» **SHORT TASK**:
Repeat the entire listing exactly as written.

» **DATA EXTRACT**:
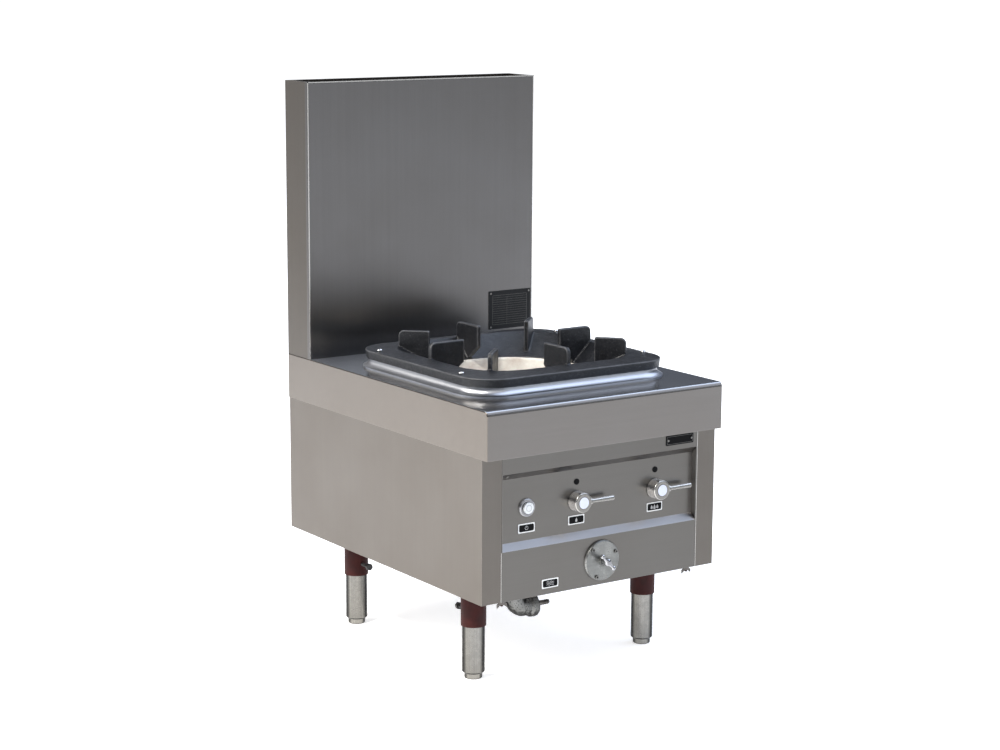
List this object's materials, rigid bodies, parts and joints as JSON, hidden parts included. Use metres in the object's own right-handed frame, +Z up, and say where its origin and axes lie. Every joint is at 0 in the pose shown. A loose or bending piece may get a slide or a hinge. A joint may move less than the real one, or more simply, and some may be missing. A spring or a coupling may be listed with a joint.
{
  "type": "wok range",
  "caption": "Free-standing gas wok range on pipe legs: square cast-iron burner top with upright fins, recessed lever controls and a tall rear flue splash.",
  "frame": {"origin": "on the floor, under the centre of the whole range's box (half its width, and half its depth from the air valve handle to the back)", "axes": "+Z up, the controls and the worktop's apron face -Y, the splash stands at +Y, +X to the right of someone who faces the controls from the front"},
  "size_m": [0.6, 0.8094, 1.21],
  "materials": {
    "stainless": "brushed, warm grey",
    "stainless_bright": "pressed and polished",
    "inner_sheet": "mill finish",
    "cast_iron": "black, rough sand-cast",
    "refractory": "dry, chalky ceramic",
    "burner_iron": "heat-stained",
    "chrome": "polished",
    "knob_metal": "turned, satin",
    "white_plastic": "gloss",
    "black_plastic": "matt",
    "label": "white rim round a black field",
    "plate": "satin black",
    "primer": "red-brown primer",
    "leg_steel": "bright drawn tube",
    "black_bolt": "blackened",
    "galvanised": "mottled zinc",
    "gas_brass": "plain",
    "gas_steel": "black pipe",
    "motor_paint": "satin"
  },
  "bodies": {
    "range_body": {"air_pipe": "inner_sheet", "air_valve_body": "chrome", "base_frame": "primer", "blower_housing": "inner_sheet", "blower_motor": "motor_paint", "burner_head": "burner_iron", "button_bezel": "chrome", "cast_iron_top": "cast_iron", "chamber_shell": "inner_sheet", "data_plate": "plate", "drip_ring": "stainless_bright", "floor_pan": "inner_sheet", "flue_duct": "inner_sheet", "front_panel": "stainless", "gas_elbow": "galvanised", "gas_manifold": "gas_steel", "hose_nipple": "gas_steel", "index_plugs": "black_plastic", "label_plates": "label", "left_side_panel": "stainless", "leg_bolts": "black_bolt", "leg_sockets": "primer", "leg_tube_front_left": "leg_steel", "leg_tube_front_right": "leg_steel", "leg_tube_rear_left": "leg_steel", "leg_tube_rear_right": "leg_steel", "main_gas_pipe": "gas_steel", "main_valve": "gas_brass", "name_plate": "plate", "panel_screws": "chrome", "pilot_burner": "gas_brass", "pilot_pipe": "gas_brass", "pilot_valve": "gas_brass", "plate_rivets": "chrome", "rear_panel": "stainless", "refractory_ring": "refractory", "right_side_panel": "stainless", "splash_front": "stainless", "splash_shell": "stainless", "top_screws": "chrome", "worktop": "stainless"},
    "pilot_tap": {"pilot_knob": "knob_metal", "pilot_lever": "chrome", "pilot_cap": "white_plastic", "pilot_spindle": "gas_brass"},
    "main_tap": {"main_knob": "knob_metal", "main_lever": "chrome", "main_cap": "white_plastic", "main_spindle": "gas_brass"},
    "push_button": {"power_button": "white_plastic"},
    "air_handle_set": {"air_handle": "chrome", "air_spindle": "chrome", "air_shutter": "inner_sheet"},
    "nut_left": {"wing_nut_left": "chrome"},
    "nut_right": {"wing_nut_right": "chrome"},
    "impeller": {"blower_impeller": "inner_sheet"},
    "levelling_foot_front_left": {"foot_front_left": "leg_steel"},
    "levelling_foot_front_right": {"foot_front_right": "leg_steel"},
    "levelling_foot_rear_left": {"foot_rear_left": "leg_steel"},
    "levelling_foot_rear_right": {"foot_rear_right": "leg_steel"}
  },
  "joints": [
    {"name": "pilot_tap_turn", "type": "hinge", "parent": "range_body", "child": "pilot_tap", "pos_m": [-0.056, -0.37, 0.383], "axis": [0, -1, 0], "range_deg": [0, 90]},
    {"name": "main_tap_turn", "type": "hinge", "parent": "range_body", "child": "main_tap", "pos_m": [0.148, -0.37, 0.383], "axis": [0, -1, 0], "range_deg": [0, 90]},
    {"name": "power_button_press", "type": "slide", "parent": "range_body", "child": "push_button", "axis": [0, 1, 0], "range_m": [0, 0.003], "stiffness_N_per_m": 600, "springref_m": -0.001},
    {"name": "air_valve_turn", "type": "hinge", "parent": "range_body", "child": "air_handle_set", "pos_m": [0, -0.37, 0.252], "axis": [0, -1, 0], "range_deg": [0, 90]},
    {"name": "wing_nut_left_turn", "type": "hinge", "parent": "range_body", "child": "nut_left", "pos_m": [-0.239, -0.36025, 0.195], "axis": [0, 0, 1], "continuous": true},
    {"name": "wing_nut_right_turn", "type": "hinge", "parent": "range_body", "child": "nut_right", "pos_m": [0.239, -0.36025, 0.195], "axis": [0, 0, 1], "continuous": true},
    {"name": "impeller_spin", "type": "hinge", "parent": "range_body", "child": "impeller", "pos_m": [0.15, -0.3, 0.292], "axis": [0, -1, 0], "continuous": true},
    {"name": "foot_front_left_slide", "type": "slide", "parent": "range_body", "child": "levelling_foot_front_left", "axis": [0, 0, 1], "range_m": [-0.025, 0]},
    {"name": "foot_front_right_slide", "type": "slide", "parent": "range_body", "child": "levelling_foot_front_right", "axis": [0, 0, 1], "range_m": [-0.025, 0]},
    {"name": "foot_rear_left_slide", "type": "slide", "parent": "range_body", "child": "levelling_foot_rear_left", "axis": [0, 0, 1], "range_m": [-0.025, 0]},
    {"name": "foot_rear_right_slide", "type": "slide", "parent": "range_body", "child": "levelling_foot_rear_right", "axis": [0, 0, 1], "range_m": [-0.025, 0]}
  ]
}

» **EXERCISE RESPONSE**:
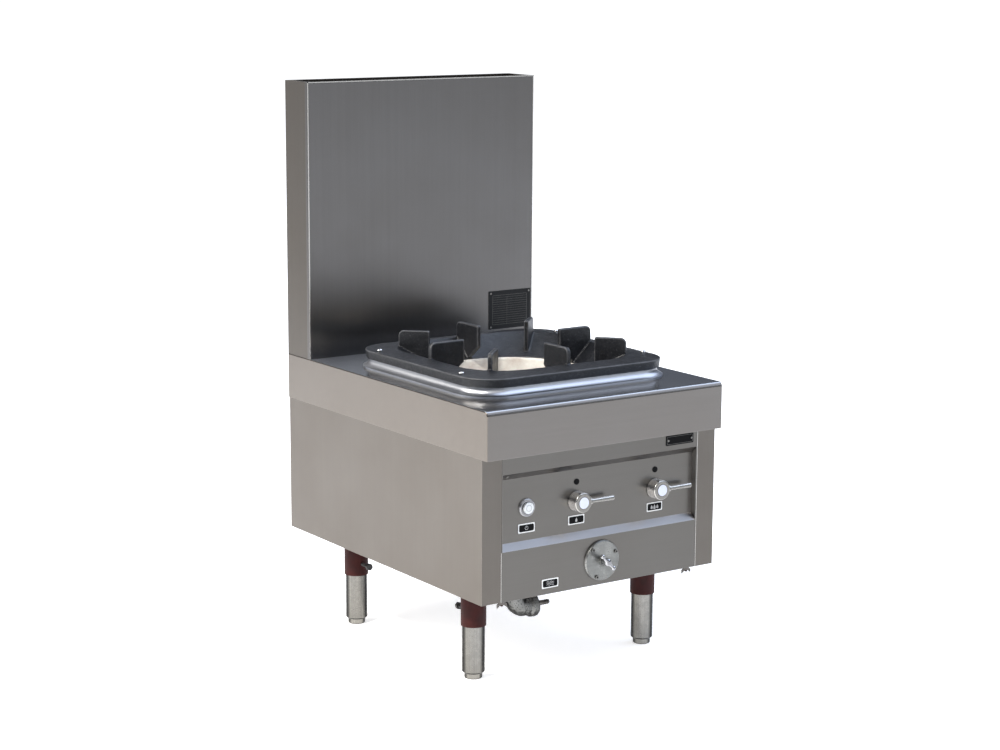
List this object's materials, rigid bodies, parts and joints as JSON, hidden parts included. Use metres in the object's own right-handed frame, +Z up, and say where its origin and axes lie. Every joint is at 0 in the pose shown. A loose or bending piece may get a slide or a hinge. A joint may move less than the real one, or more simply, and some may be missing. A spring or a coupling may be listed with a joint.
{
  "type": "wok range",
  "caption": "Free-standing gas wok range on pipe legs: square cast-iron burner top with upright fins, recessed lever controls and a tall rear flue splash.",
  "frame": {"origin": "on the floor, under the centre of the whole range's box (half its width, and half its depth from the air valve handle to the back)", "axes": "+Z up, the controls and the worktop's apron face -Y, the splash stands at +Y, +X to the right of someone who faces the controls from the front"},
  "size_m": [0.6, 0.8094, 1.21],
  "materials": {
    "stainless": "brushed, warm grey",
    "stainless_bright": "pressed and polished",
    "inner_sheet": "mill finish",
    "cast_iron": "black, rough sand-cast",
    "refractory": "dry, chalky ceramic",
    "burner_iron": "heat-stained",
    "chrome": "polished",
    "knob_metal": "turned, satin",
    "white_plastic": "gloss",
    "black_plastic": "matt",
    "label": "white rim round a black field",
    "plate": "satin black",
    "primer": "red-brown primer",
    "leg_steel": "bright drawn tube",
    "black_bolt": "blackened",
    "galvanised": "mottled zinc",
    "gas_brass": "plain",
    "gas_steel": "black pipe",
    "motor_paint": "satin"
  },
  "bodies": {
    "range_body": {"air_pipe": "inner_sheet", "air_valve_body": "chrome", "base_frame": "primer", "blower_housing": "inner_sheet", "blower_motor": "motor_paint", "burner_head": "burner_iron", "button_bezel": "chrome", "cast_iron_top": "cast_iron", "chamber_shell": "inner_sheet", "data_plate": "plate", "drip_ring": "stainless_bright", "floor_pan": "inner_sheet", "flue_duct": "inner_sheet", "front_panel": "stainless", "gas_elbow": "galvanised", "gas_manifold": "gas_steel", "hose_nipple": "gas_steel", "index_plugs": "black_plastic", "label_plates": "label", "left_side_panel": "stainless", "leg_bolts": "black_bolt", "leg_sockets": "primer", "leg_tube_front_left": "leg_steel", "leg_tube_front_right": "leg_steel", "leg_tube_rear_left": "leg_steel", "leg_tube_rear_right": "leg_steel", "main_gas_pipe": "gas_steel", "main_valve": "gas_brass", "name_plate": "plate", "panel_screws": "chrome", "pilot_burner": "gas_brass", "pilot_pipe": "gas_brass", "pilot_valve": "gas_brass", "plate_rivets": "chrome", "rear_panel": "stainless", "refractory_ring": "refractory", "right_side_panel": "stainless", "splash_front": "stainless", "splash_shell": "stainless", "top_screws": "chrome", "worktop": "stainless"},
    "pilot_tap": {"pilot_knob": "knob_metal", "pilot_lever": "chrome", "pilot_cap": "white_plastic", "pilot_spindle": "gas_brass"},
    "main_tap": {"main_knob": "knob_metal", "main_lever": "chrome", "main_cap": "white_plastic", "main_spindle": "gas_brass"},
    "push_button": {"power_button": "white_plastic"},
    "air_handle_set": {"air_handle": "chrome", "air_spindle": "chrome", "air_shutter": "inner_sheet"},
    "nut_left": {"wing_nut_left": "chrome"},
    "nut_right": {"wing_nut_right": "chrome"},
    "impeller": {"blower_impeller": "inner_sheet"},
    "levelling_foot_front_left": {"foot_front_left": "leg_steel"},
    "levelling_foot_front_right": {"foot_front_right": "leg_steel"},
    "levelling_foot_rear_left": {"foot_rear_left": "leg_steel"},
    "levelling_foot_rear_right": {"foot_rear_right": "leg_steel"}
  },
  "joints": [
    {"name": "pilot_tap_turn", "type": "hinge", "parent": "range_body", "child": "pilot_tap", "pos_m": [-0.056, -0.37, 0.383], "axis": [0, -1, 0], "range_deg": [0, 90]},
    {"name": "main_tap_turn", "type": "hinge", "parent": "range_body", "child": "main_tap", "pos_m": [0.148, -0.37, 0.383], "axis": [0, -1, 0], "range_deg": [0, 90]},
    {"name": "power_button_press", "type": "slide", "parent": "range_body", "child": "push_button", "axis": [0, 1, 0], "range_m": [0, 0.003], "stiffness_N_per_m": 600, "springref_m": -0.001},
    {"name": "air_valve_turn", "type": "hinge", "parent": "range_body", "child": "air_handle_set", "pos_m": [0, -0.37, 0.252], "axis": [0, -1, 0], "range_deg": [0, 90]},
    {"name": "wing_nut_left_turn", "type": "hinge", "parent": "range_body", "child": "nut_left", "pos_m": [-0.239, -0.36025, 0.195], "axis": [0, 0, 1], "continuous": true},
    {"name": "wing_nut_right_turn", "type": "hinge", "parent": "range_body", "child": "nut_right", "pos_m": [0.239, -0.36025, 0.195], "axis": [0, 0, 1], "continuous": true},
    {"name": "impeller_spin", "type": "hinge", "parent": "range_body", "child": "impeller", "pos_m": [0.15, -0.3, 0.292], "axis": [0, -1, 0], "continuous": true},
    {"name": "foot_front_left_slide", "type": "slide", "parent": "range_body", "child": "levelling_foot_front_left", "axis": [0, 0, 1], "range_m": [-0.025, 0]},
    {"name": "foot_front_right_slide", "type": "slide", "parent": "range_body", "child": "levelling_foot_front_right", "axis": [0, 0, 1], "range_m": [-0.025, 0]},
    {"name": "foot_rear_left_slide", "type": "slide", "parent": "range_body", "child": "levelling_foot_rear_left", "axis": [0, 0, 1], "range_m": [-0.025, 0]},
    {"name": "foot_rear_right_slide", "type": "slide", "parent": "range_body", "child": "levelling_foot_rear_right", "axis": [0, 0, 1], "range_m": [-0.025, 0]}
  ]
}